The publicly available National Sex Offender Registry is one way to vet your neighbors, but it's also made it easier for interested buyers to vet homes before moving in as well. Sex offenders have been proven to drive down property values.
Houses located next door to a registered sex offender dropped by up to 12%, according to a 2008 study by the American Economic Review.
Tacky billboards knocked $30,000 off home values in Philadelphia.
Tacky billboards are an eyesore and can potentially downgrade home values, a recent study found.
In “Beyond Aesthetics: How Billboards Affect Economic Prosperity,” urban planner Jonathan Snyder, found that homes within 500 feet of a billboard were worth $30,826 less on average at the time of sale than others farther away.
On the flip side, areas where communities implemented strict billboard controls had higher median incomes, lower poverty rates and lower home vacancy rates.
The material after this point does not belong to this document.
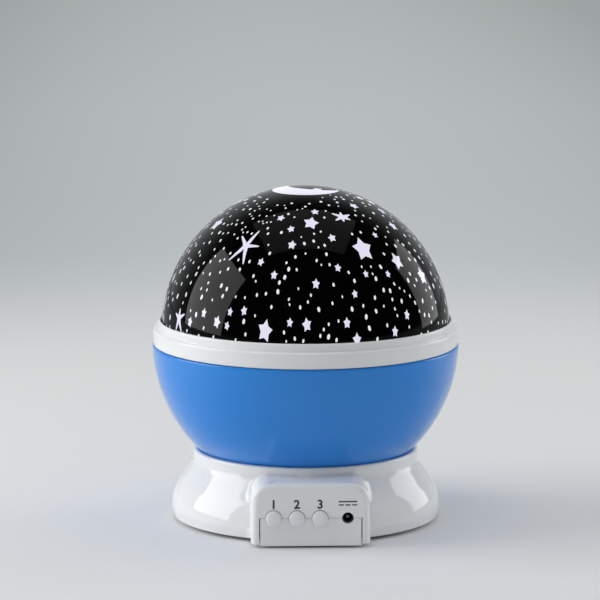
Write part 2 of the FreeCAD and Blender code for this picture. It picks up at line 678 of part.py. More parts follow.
def dc_jack():
    body = slab(JACK_X - JACK_W / 2, JACK_X + JACK_W / 2, JACK_Y, JACK_Y + JACK_L,
                BOARD_TOP_Z, BOARD_TOP_Z + SWITCH_H)
    return cut(body, rod_y(JACK_BORE_R, JACK_Y - PAST, JACK_Y + JACK_BORE_L, JACK_X, PANEL_SPLIT_Z))


def dc_pin():
    return rod_y(JACK_PIN_R, JACK_Y + JACK_PIN_SHORT, JACK_Y + JACK_BORE_L, JACK_X, PANEL_SPLIT_Z)


def control_board():
    board = slab(-BOARD_HALF_W, BOARD_HALF_W, BOARD_Y, BOARD_Y + BOARD_L, BOARD_Z, BOARD_TOP_Z)
    return cut(board, *[pilot(x, y, BOARD_Z - PAST, BOARD_TOP_Z + PAST) for x, y in board_screw_places()])


# Post and lamp head
def lamp_post():
    flange = disc(POST_FLANGE_R, DECK_Z, WASHER_Z)
    stem = disc(POST_R, DECK_Z, POST_TOP_Z)
    groove = ring(POST_R + PAST, POST_R - CLIP_GROOVE, CLIP_Z, CLIP_Z + CLIP_T + FLOAT)
    drills = [pilot(x, y, DECK_Z - PAST, WASHER_Z - PILOT_SKIN) for x, y in post_screw_places()]
    return cut(fuse(flange, stem), disc(POST_BORE_R, DECK_Z - PAST, POST_TOP_Z + PAST), groove, *drills)


def thrust_washer():
    return ring(WASHER_R, POST_R + RUN, WASHER_Z, WASHER_Z + WASHER_T)


def retaining_clip():
    clip = ring(CLIP_R, POST_R - CLIP_GROOVE + SNUG, CLIP_Z, CLIP_Z + CLIP_T)
    mouth = slab(0, CLIP_R + PAST, -CLIP_MOUTH / 2, CLIP_MOUTH / 2, CLIP_Z - PAST, CLIP_Z + CLIP_T + PAST)
    return cut(clip, mouth)


def lamp_head():
    """A cup on the post, with a ledge inside for the board of lamps."""
    top = HEAD_Z + HEAD_H
    bore = POST_R + SNUG
    socket = bore + HEAD_SOCKET_WALL
    seat = LED_BOARD_R + SLIP
    return spin(path([(bore, HEAD_Z - HEAD_SOCKET_L), (socket, HEAD_Z - HEAD_SOCKET_L), (socket, HEAD_Z),
                      (HEAD_R - HEAD_BEVEL, HEAD_Z), (HEAD_R, HEAD_Z + HEAD_BEVEL), (HEAD_R, top - HEAD_BEVEL),
                      (HEAD_R - HEAD_BEVEL, top), (seat, top), (seat, LED_BOARD_Z),
                      (seat - LED_SEAT_W, LED_BOARD_Z), (seat - LED_SEAT_W, POST_TOP_Z), (bore, POST_TOP_Z),
                      (bore, HEAD_Z - HEAD_SOCKET_L)]))


def led_board():
    return disc(LED_BOARD_R, LED_BOARD_Z, LED_Z)


def led(place):
    x, y = place
    shoulder = LED_Z + LED_L - LED_TIP
    body = disc(LED_R, LED_Z, shoulder, x, y)
    tip = Part.makeCone(LED_R, LED_TIP_R, LED_TIP, V(x, y, shoulder), UP)
    return fuse(body, tip, disc(LED_FLANGE_R, LED_Z, LED_Z + LED_FLANGE_T, x, y))


# Gear train and motor
def gear_screw_places():
    return around(GEAR_SCREW_COUNT, GEAR_SCREW_R)


def drive_gear():
    gear = fuse(gear_blank(GEAR_TEETH, GEAR_Z, BOWL_FLOOR_Z), disc(HUB_R, GEAR_Z, HUB_TOP_Z))
    drills = [pilot(x, y, GEAR_Z + PILOT_SKIN, BOWL_FLOOR_Z + PAST) for x, y in gear_screw_places()]
    return cut(gear, disc(POST_R + RUN, GEAR_Z - PAST, HUB_TOP_Z + PAST), *drills)


def flatted_shaft(r, z0, z1):
    """A round shaft with one flat, where the pinion turns."""
    x = -GEAR_DISTANCE
    return cut(disc(r, z0, z1, x), slab(x + r - SHAFT_FLAT, x + 2 * r, -r, r, z0, z1))


def motor_pinion():
    pinion = gear_blank(PINION_TEETH, WASHER_Z, PINION_TOP_Z, 180.0 / PINION_TEETH)
    pinion.translate(V(-GEAR_DISTANCE, 0, 0))
    return cut(pinion, flatted_shaft(SHAFT_R + PRESS, WASHER_Z - PAST, PINION_TOP_Z + PAST))


def motor_shaft():
    flat_z = WASHER_Z - PAST
    lower = disc(SHAFT_R, MOTOR_TOP_Z - SHAFT_DEEP, flat_z, -GEAR_DISTANCE)
    return fuse(lower, flatted_shaft(SHAFT_R, flat_z, PINION_TOP_Z - FLOAT))


def motor_can():
    return disc(MOTOR_R, MOTOR_Z, MOTOR_SPLIT_Z, MOTOR_X)


def motor_gearbox():
    case = disc(MOTOR_R, MOTOR_SPLIT_Z, MOTOR_TOP_Z, MOTOR_X)
    reach = MOTOR_EAR_Y + MOTOR_EAR_W / 2
    strap = slab(MOTOR_X - MOTOR_EAR_W / 2, MOTOR_X + MOTOR_EAR_W / 2, -reach, reach,
                 MOTOR_EAR_Z, MOTOR_EAR_Z + MOTOR_EAR_T)
    nose = disc(SHAFT_BOSS_R, MOTOR_TOP_Z - PAST, DECK_Z, -GEAR_DISTANCE)
    bore = disc(SHAFT_R + RUN, MOTOR_TOP_Z - SHAFT_DEEP - FLOAT, DECK_Z + PAST, -GEAR_DISTANCE)
    ears = [pilot(x, y, MOTOR_EAR_Z - PAST, MOTOR_EAR_Z + MOTOR_EAR_T + PAST) for x, y in motor_screw_places()]
    return cut(fuse(case, strap, nose), bore, *ears)


# Globe
def bowl_shell():
    """The blue bowl. Its outside is a ball cut flat below, and its inside is turned in straight steps."""
    bevel_z = BOWL_LIP_Z - BOWL_LIP_BEVEL
    low = (BOWL_FLAT_R, BOWL_FLOOR_Z)
    high = (ball_r(GLOBE_R, GLOBE_Z, bevel_z), bevel_z)
    inner_r = GLOBE_R - BOWL_WALL
    first = math.asin((SEAT_Z - GLOBE_Z) / inner_r)
    last = math.asin((BOWL_INSIDE_Z - GLOBE_Z) / inner_r)
    inside = []
    for i in range(BOWL_STEPS + 1):
        a = first + (last - first) * i / BOWL_STEPS
        inside.append((inner_r * math.cos(a), GLOBE_Z + inner_r * math.sin(a)))
    outline = path([(0, BOWL_FLOOR_Z), low]) + [arc((0, GLOBE_Z), GLOBE_R, low, high)]
    outline += path([high, (high[0] - BOWL_LIP_BEVEL, BOWL_LIP_Z), (SEAT_R, BOWL_LIP_Z), *inside,
                     (0, BOWL_INSIDE_Z), (0, BOWL_FLOOR_Z)])
    holes = [pilot(x, y, BOWL_FLOOR_Z - PAST, BOWL_INSIDE_Z + PAST) for x, y in gear_screw_places()]
    return cut(spin(outline), disc(HUB_R + SLIP, BOWL_FLOOR_Z - PAST, BOWL_INSIDE_Z + PAST), *holes)


def key_rib(i, width, r_in, r_out, z0, z1):
    """A block across the wall of the dome, at the place of one key."""
    rib = slab(r_in, r_out, -width / 2, width / 2, z0, z1)
    rib.rotate(V(0, 0, 0), UP, KEY_FIRST + i * 360.0 / KEY_COUNT)
    return rib


def tray_screw_places():
    return around(KEY_COUNT, TRAY_SCREW_R, KEY_FIRST + 180.0 / KEY_COUNT)


def collar_ring():
    """The white collar, with a spigot in the bowl, a ledge for the dome and the tray, and keys for the dome."""
    b = COLLAR_BEVEL
    outline = path([(SPIGOT_IN_R, SPIGOT_Z), (SPIGOT_R, SPIGOT_Z), (SPIGOT_R, COLLAR_Z), (COLLAR_R, COLLAR_Z),
                    (COLLAR_R, COLLAR_STEP_Z - b), (COLLAR_R - b, COLLAR_STEP_Z), (COLLAR_TOP_R, COLLAR_STEP_Z),
                    (COLLAR_TOP_R, COLLAR_TOP_Z - b), (COLLAR_TOP_R - b, COLLAR_TOP_Z),
                    (DOME_SEAT_R, COLLAR_TOP_Z), (DOME_SEAT_R, LEDGE_Z), (LEDGE_R, LEDGE_Z),
                    (LEDGE_R, TRAY_TOP_Z), (SPIGOT_IN_R, TRAY_TOP_Z), (SPIGOT_IN_R, SPIGOT_Z)])
    keys = [key_rib(i, KEY_W, DOME_R - DOME_WALL, DOME_SEAT_R + COLLAR_RIM_WALL / 2, LEDGE_Z - PAST,
                    LEDGE_Z + KEY_H) for i in range(KEY_COUNT)]
    drills = [pilot(x, y, TRAY_TOP_Z - PAST, LEDGE_Z - PILOT_SKIN) for x, y in tray_screw_places()]
    return cut(fuse(spin(outline), *keys), *drills)


def lamp_tray():
    tray = disc(TRAY_R, TRAY_Z, TRAY_TOP_Z)
    lip = disc(TRAY_HOLE_R + TRAY_LIP_T, TRAY_Z, TRAY_TOP_Z + TRAY_LIP_H)
    ribs = []
    for i in range(TRAY_RIB_COUNT):
        rib = slab(TRAY_HOLE_R + TRAY_LIP_T / 2, LEDGE_R - SLIP, -TRAY_RIB_T / 2, TRAY_RIB_T / 2,
                   TRAY_Z - TRAY_RIB_H, TRAY_Z)
        rib.rotate(V(0, 0, 0), UP, KEY_FIRST + i * 360.0 / TRAY_RIB_COUNT)
        ribs.append(rib)
    holes = [pilot(x, y, TRAY_Z - PAST, TRAY_TOP_Z + PAST) for x, y in tray_screw_places()]
    return cut(fuse(tray, lip, *ribs), disc(TRAY_HOLE_R, TRAY_Z - PAST, TRAY_TOP_Z + TRAY_LIP_H + PAST), *holes)


def star_dome():
    """The dark dome, open below, with a notch in its edge for each key."""
    inner_r = DOME_R - DOME_WALL
    outline = [arc((0, DOME_Z), DOME_R, (DOME_R, DOME_Z), (0, DOME_Z + DOME_R))]
    outline += path([(0, DOME_Z + DOME_R), (0, DOME_Z + inner_r)])
    outline.append(arc((0, DOME_Z), inner_r, (0, DOME_Z + inner_r), (inner_r, DOME_Z)))
    outline += path([(inner_r, DOME_Z), (DOME_R, DOME_Z)])
    notches = [key_rib(i, KEY_W + 2 * SLIP, inner_r - PAST, DOME_R + PAST, DOME_Z - PAST,
                       LEDGE_Z + KEY_H + SLIP) for i in range(KEY_COUNT)]
    return cut(spin(outline), *notches)


# Screws, as groups of like pieces
def base_screws():
    return group([screw(x, y, HEAD_SEAT_Z, BASE_SCREW_L) for x, y in base_screw_places()])


def door_screw():
    return screw(0, DOOR_SCREW_Y, HEAD_SEAT_Z, DOOR_SCREW_L)


def board_screws():
    return group([screw(x, y, BOARD_TOP_Z, BOARD_T + SCREW_BITE, up=False) for x, y in board_screw_places()])


def motor_screws():
    return group([screw(x, y, MOTOR_EAR_Z, MOTOR_EAR_T + SCREW_BITE) for x, y in motor_screw_places()])


def post_screws():
    length = DECK_T + POST_FLANGE_T - POST_SCREW_SHORT
    return group([screw(x, y, DECK_UNDER_Z, length) for x, y in post_screw_places()])


def gear_screws():
    length = BOWL_FLOOR + SCREW_BITE
    return group([screw(x, y, BOWL_INSIDE_Z, length, up=False) for x, y in gear_screw_places()])


def tray_screws():
    return group([screw(x, y, TRAY_Z, TRAY_T + SCREW_BITE) for x, y in tray_screw_places()])


def all_parts():
    makers = (base_shell, base_plate, battery_door, door_screw, battery_cells, spring_contacts, flat_contacts,
              rubber_feet, base_screws, control_board, board_screws, push_switches, dc_jack, dc_pin, motor_can,
              motor_gearbox, motor_screws, motor_shaft, motor_pinion, lamp_post, post_screws, thrust_washer,
              retaining_clip, lamp_head, led_board, drive_gear, gear_screws, bowl_shell, collar_ring, lamp_tray,
              tray_screws, star_dome)
    parts = {maker.__name__: maker() for maker in makers}
    for i, x in enumerate(BUTTON_X, 1):
        parts[f"button_{i}"] = button(x)
        parts[f"plunger_{i}"] = plunger(x)
    for name, place in zip(LED_NAMES, around(len(LED_NAMES), LED_AT_R, LED_FIRST)):
        parts[f"led_{name}"] = led(place)
    return parts


os.makedirs("parts", exist_ok=True)
for node, shape in all_parts().items():
    shape.exportStep(f"parts/{node}.step")
    print(node, len(shape.Solids), round(shape.Volume, 1), shape.isValid())
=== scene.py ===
import json
import math
import random

import bmesh
import bpy
from bpy.props import FloatProperty, FloatVectorProperty, IntProperty, PointerProperty, StringProperty
from mathutils import Matrix, Vector


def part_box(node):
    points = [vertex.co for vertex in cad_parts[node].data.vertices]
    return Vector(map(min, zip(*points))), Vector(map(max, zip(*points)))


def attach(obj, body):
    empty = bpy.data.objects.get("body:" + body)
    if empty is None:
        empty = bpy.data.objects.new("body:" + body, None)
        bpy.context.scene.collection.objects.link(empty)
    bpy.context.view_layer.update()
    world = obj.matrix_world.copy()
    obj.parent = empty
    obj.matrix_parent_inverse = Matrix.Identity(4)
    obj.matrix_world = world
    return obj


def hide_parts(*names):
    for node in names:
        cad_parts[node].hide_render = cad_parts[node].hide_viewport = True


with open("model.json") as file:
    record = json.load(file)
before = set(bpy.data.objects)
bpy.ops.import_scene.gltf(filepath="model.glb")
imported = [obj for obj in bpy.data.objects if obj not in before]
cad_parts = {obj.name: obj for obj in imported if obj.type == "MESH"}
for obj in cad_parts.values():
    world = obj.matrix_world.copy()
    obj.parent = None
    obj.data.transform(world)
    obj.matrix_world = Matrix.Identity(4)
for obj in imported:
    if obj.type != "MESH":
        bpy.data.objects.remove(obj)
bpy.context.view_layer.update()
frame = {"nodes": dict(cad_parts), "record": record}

bl_info = {
    "name": "Star Night Light",
    "version": (1, 0, 0),
    "blender": (4, 5, 0),
    "location": "View3D > Sidebar > Night Light",
    "description": "Builds the looks of a star night light around its packed solids",
    "category": "Add Mesh",
}

MM = 0.001
ORIGIN = Vector((0, 0, 0))
MERGE = 1e-6        # points closer than this are one
ROUND_STEPS = 192   # sides of the large turned pieces

DOME_LOW, DOME_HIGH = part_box("star_dome")
BOWL_LOW, BOWL_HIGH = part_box("bowl_shell")
COLLAR_LOW, COLLAR_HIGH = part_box("collar_ring")
SHELL_LOW, SHELL_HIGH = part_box("base_shell")
PANEL_Y = SHELL_LOW.y  # front face of the control panel
KEY_ANGLES = (30.0, 150.0, 270.0)  # of the keys that stop the dome turning, from +X

GROUPS = {}   # shared effects, each built once
FINISH = {}   # the material of each slot of the record


# What a user would change
def length(name, about, default):
    return FloatProperty(name=name, description=about, default=default, unit="LENGTH", precision=5)


def colour(name, about, default):
    return FloatVectorProperty(name=name, description=about, default=default, subtype="COLOR", size=3,
                               min=0.0, max=1.0)


def share(name, about, default):
    return FloatProperty(name=name, description=about, default=default, min=0.0, max=1.0, subtype="FACTOR")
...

Bad schools send parents running and hurt property values in the process.
School quality is often a top priority for homebuyers, and that means neighborhoods almost always benefit from being in close proximity to the cream of the crop.
A 2010 study by the St. Louis Federal Reserve Bank found that "the price premium from school quality remains substantially large, particularly for neighborhoods associated with high-quality schools."
Unfortunately, the flip side of this scenario is that neighborhoods near closed-down or low-ranking schools are less attractive and tend to see their property values lowered.